I think it looks like you are right. It looks like you rushed to post it. Why? We aren't going anywhere. There are numerous grammatical errors and typos.

Take your 2nd sentence:
Quote:
She was taller the Ellias, and had a radiating beauty.
Obvious wrong word.

If it looks like the author could not be bothered to read it, it may be hard for others as well.

Take your first sentence:
Quote:
She had been all Ellias could think about ever since he had caught a glimpse of her that one time Master Shoran had taken him into the village.
Technically, it is legal. But the most important thing you can do in the first sentence is try to get the reader to read the next one. This sentence is too awkward. It is in the past perfect tense, which is a chancy way to begin.
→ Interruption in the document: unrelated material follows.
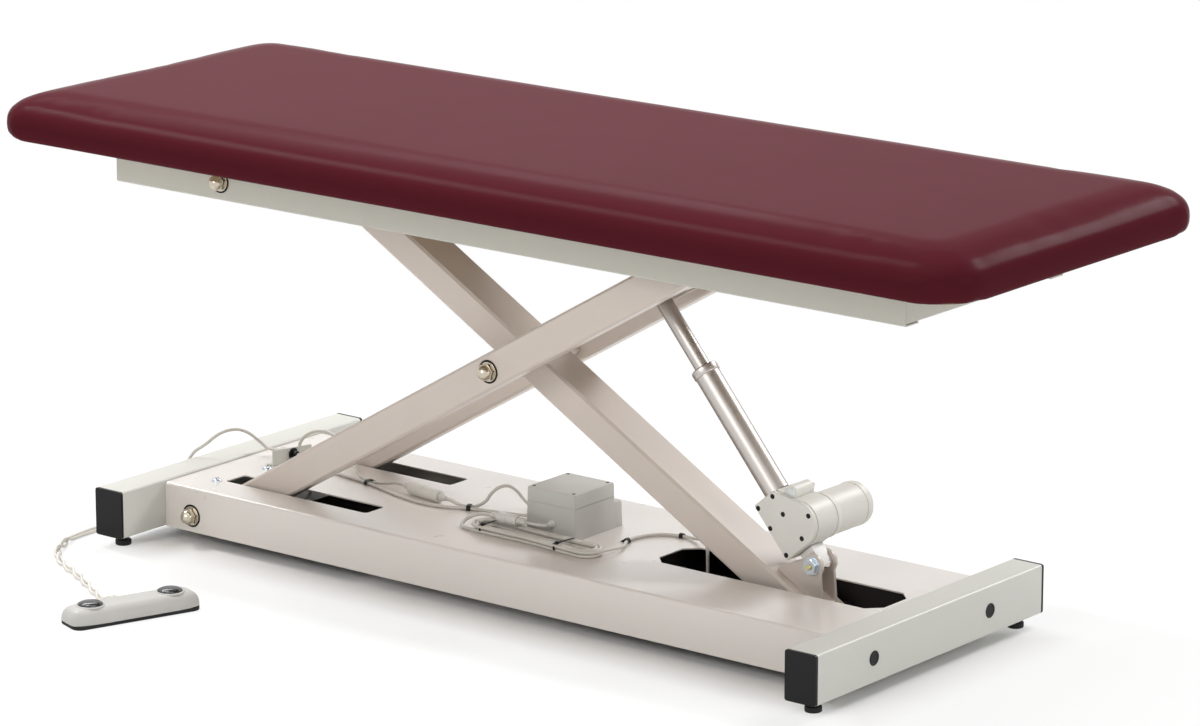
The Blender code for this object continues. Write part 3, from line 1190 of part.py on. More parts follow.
def build_arms(lift, scissor, finish):
    keep(outer_arm("outer_arm_near", -1), lift, finish["arm"])
    keep(outer_arm("outer_arm_far", 1), lift, finish["arm"])
    keep(rod_bracket(), lift, finish["arm"])
    keep(pivot_bolt("centre_bolt", CENTRE_X, CENTRE_Z, ARM_OUTER_Y), lift, finish["steel"])
    keep(acorn_nut("centre_nut", CENTRE_X, CENTRE_Z, ARM_OUTER_Y), lift, finish["nickel"])
    reach = TOP_ROLLER_Y + TOP_ROLLER_WIDTH + 2 * CLEARANCE
    keep(rod("top_axle", (UPPER_END_ALONG, 0, UPPER_END_BELOW), TOP_AXLE_RADIUS, -reach, reach, "Y", OUTER),
         lift, finish["steel"])
    keep(inner_arm(), scissor, finish["arm"])
    keep(actuator_ears(), scissor, finish["arm"])
    keep(base_axle(), scissor, finish["steel"])
    keep(lower_pin(), scissor, finish["zinc"])


def build_rollers(lift, scissor, finish):
    top = OUTER @ Vector((UPPER_END_ALONG, 0, UPPER_END_BELOW))
    low = INNER @ Vector((LOWER_END_ALONG, 0, LOWER_END_ABOVE))
    near = BEAM_WIDTH / 2 + BASE_ROLLER_GAP
    kinds = (("top_roller", lift, top, TOP_ROLLER_Y, TOP_ROLLER_WIDTH, TOP_ROLLER_RADIUS, TOP_AXLE_RADIUS),
             ("base_roller", scissor, low, near, BASE_ROLLER_WIDTH, BASE_ROLLER_RADIUS, BASE_AXLE_RADIUS))
    for name, parent, spot, inner, width, radius, axle in kinds:
        for side, label in ((-1, "near"), (1, "far")):
            start, end = sorted((side * inner, side * (inner + width)))
            wheel = roller(f"{name}_{label}", spot.x, spot.z, start, end, radius, axle + CLEARANCE)
            axis = empty_at(f"{name}_{label}_axis", spot, parent)
            keep(wheel, axis, finish["black"])


def build_top(level, finish):
    for side, label in ((-1, "near"), (1, "far")):
        keep(frame_rail("frame_rail_" + label, side), level, finish["frame"])
        keep(top_track("top_track_" + label, side), level, finish["steel"])
    keep(frame_end("frame_end_left", FRAME_LEFT, 1), level, finish["frame"])
    keep(frame_end("frame_end_right", FRAME_RIGHT, -1), level, finish["frame"])
    keep(pivot_bolt("top_pivot_bolt", TOP_PIVOT_X, TOP_PIVOT_Z, FRAME_HALF_WIDTH), level, finish["steel"])
    keep(acorn_nut("top_pivot_nut", TOP_PIVOT_X, TOP_PIVOT_Z, FRAME_HALF_WIDTH), level, finish["nickel"])
    keep(pad_board(), level, finish["board"])
    keep(cushion(), level, finish["vinyl"])


def build_actuator(tilt, stroke, finish):
    keep(gearbox_housing(), tilt, finish["grey"])
    keep(gearbox_cover(), tilt, finish["grey"])
    keep(motor_housing(), tilt, finish["grey"])
    keep(actuator_tube(), tilt, finish["steel"])
    keep(rear_clevis(), tilt, finish["zinc"])
    lead = cable("motor_lead", smooth_route(MOTOR_LEAD_ROUTE, CABLE_STEP), TUBE_RESOLUTION, CABLE_RADIUS)
    keep(lead, tilt, finish["cable"])
    keep(actuator_rod(), stroke, finish["steel"])
    pin_half = BRACKET_EAR_Y - CLEARANCE
    keep(rod("rod_pin", (DRIVE_LENGTH, 0, 0), ROD_PIN_RADIUS, -pin_half, pin_half, "Y", DRIVE), stroke,
         finish["steel"])


def make_materials():
    return {
        "frame": material("frame_paint", (0.74, 0.77, 0.74), 0.4),
        "arm": material("arm_paint", (0.72, 0.68, 0.60), 0.4),
        "black": material("black_plastic", (0.03, 0.03, 0.03), 0.5),
        "steel": material("bright_steel", (0.62, 0.62, 0.62), 0.3, 1.0),
        "nickel": material("nickel", (0.70, 0.69, 0.66), 0.2, 1.0),
        "zinc": material("yellow_zinc", (0.68, 0.58, 0.36), 0.35, 1.0),
        "grey": material("light_grey_plastic", (0.66, 0.67, 0.66), 0.5),
        "cable": material("cable_sheath", (0.78, 0.76, 0.70), 0.55),
        "board": material("board", (0.45, 0.34, 0.22), 0.8),
        "vinyl": material("burgundy_vinyl", (0.20, 0.03, 0.05), 0.45),
    }


def shift_pieces(pieces, shift):
    for piece in pieces:
        if not piece.parent:
            piece.location = piece.location + shift
    bpy.context.view_layer.update()


def build():
    finish = make_materials()
    root = empty_at("base", (0, 0, 0))
    lift = empty_at("lift_axis", (BASE_PIVOT_X, 0, PIVOT_Z), root)
    scissor = empty_at("scissor_axis", (CENTRE_X, 0, CENTRE_Z), root)
    level = empty_at("level_axis", (TOP_PIVOT_X, 0, TOP_PIVOT_Z), root)
    tilt = empty_at("actuator_axis", LOWER_PIN, root)
    stroke = empty_at("stroke_axis", ROD_PIN, root)
    build_base(root, finish)
    build_cables(root, finish)
    build_control(root, finish)
    build_arms(lift, scissor, finish)
    build_rollers(lift, scissor, finish)
    build_top(level, finish)
    build_actuator(tilt, stroke, finish)
    for name, x in (("left", -BAR_WIDTH / 2), ("right", BASE_LENGTH + BAR_WIDTH / 2)):
        for side, label in ((-1, "near"), (1, "far")):
            y = side * (BAR_SPAN / 2 - FOOT_FROM_END)
            axis = empty_at(f"foot_{name}_{label}_axis", (x, y, 0), root)
            keep(levelling_foot(f"foot_{name}_{label}", x, y), axis, finish["black"])
    turn = math.radians(CONTROL_TURN)
    near_y = CONTROL_CENTRE[1] - (CONTROL_LENGTH / 2 - CONTROL_CORNER) * math.cos(turn) \
        - (CONTROL_WIDTH / 2 - CONTROL_CORNER) * math.sin(turn) - CONTROL_CORNER
    middle = Vector((-PAD_CENTRE_X, -(near_y + PAD_HALF_WIDTH) / 2, 0))
    shift_pieces(list(PARTS.objects) + list(CUTTERS.objects), middle)


empty_scene()
PARTS = collection("scissor_lift_table")
CUTTERS = collection("cutters")
build()
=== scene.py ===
"""Looks of the treatment table: camera, light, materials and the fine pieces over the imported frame."""
import json
import math

import bmesh
import bpy
from mathutils import Matrix, Vector, noise


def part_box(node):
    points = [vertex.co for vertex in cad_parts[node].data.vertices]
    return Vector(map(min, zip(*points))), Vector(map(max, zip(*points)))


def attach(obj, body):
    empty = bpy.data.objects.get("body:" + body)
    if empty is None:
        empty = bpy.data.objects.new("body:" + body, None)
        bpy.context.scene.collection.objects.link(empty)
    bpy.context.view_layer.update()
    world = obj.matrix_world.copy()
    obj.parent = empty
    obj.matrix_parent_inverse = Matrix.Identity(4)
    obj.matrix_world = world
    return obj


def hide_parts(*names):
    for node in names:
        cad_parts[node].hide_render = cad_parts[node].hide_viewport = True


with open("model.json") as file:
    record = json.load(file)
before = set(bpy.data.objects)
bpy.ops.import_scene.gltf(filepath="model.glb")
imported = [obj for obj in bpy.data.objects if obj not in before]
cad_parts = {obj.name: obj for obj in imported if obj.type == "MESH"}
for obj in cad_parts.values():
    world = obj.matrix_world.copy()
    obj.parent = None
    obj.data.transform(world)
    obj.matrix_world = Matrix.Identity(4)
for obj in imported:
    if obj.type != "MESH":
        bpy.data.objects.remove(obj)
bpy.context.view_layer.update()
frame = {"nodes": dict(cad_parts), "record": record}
NODES = frame["nodes"]

# The drawing frame of the part, whose X starts at the left bar's inner face
SHIFT = Vector((-0.7178, 0.163482, 0))
BASE = Matrix.Translation(SHIFT)
QUARTER = math.pi / 2
moved = Matrix.Translation


def spun(axis, angle):
    return Matrix.Rotation(angle, 4, axis)


def frame_at(x, z, turn):
    """A frame in the drawing's XZ plane, with its X axis raised by the turn."""
    return BASE @ moved((x, 0, z)) @ spun("Y", -turn)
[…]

It should be two or three concise sentence, each one begging the next. "Elias had only caught a glimpse of her. [maybe some brief description of her here] Now she was all he could think about." I think it is a common mistake (I make it too.) to try to do too much in the first sentence, to try too hard with it. It is probably less important to show readers that you can write in the first sentence than it is not to show them that you can't.

Actionwise, take care with too much happy coincidence. The fortuitous timing of her mugging seemed contrived, too convenient.

All this aside, you have a good idea for a plot, sort of Romeo and Juliette in elfland. It has potential.

(Keep in mind that these are just the opinions of one guy in a shitty mood because he is in the middle of painting the bathroom.)